Speaking of Kat, a common criticism of Nolan's filmography as a whole is that his female characters tend to be victims whose deaths motivate men or who need saving by men, and/or women who define themselves almost entirely in terms of their relationship to men. Now, I'm not saying that Nolan is
obliged to write more rounded female characters. He isn't. Much like one of his favourite filmmakers, Michael Mann, Nolan's films are androcentric. And there's nothing wrong with that. However, in Mann, there are to be found strong female characters with considerable agency, whereas in
Tenet, Kat is nothing more than a pawn in a game played by powerful men who effortlessly control her.
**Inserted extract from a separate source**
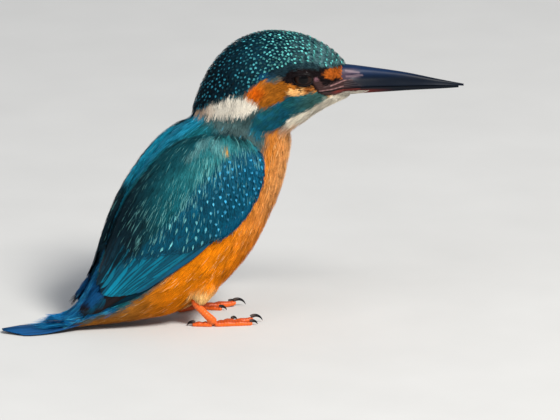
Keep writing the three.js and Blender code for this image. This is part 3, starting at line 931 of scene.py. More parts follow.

She defines herself almost entirely in terms of her role as a self-sacrificing mother, and whilst this is an interesting trait the first couple of times it comes up, by the time Nolan is reminding us of how much she has sacrificed for the 237th time, it had become obvious that this was going to be the extent of her characterisation.
At one point early in the film, Barbara tells The Protagonist, "
don't try to understand it, just feel it", which is advice that Nolan is also offering to his audience. The problem is that there's nothing to feel.
Tenet is a puzzle, the impenetrability of which will depend on each individual viewer (and how much of the appallingly poorly-mixed dialogue you can make out), but unlike
Memento (which remains Nolan's best by a long way), which packed a seriously emotional gut-punch when we finally learn what was at the heart of the puzzle,
Tenet offers us nothing more than the task of deciphering it for its own sake. There's a twist towards the end that I literally saw coming from about 10 minutes in, but aside from that, there's no payoff. There's nothing to make us want to penetrate a story that seems more intent on reminding us how clever it is instead of trying to depict real people or establish real emotional stakes; it's a film more enamoured by the complexity of its own design than by any of the people contained within. It's an emotional void – all technical virtuosity and surface sheen with next to nothing at its core.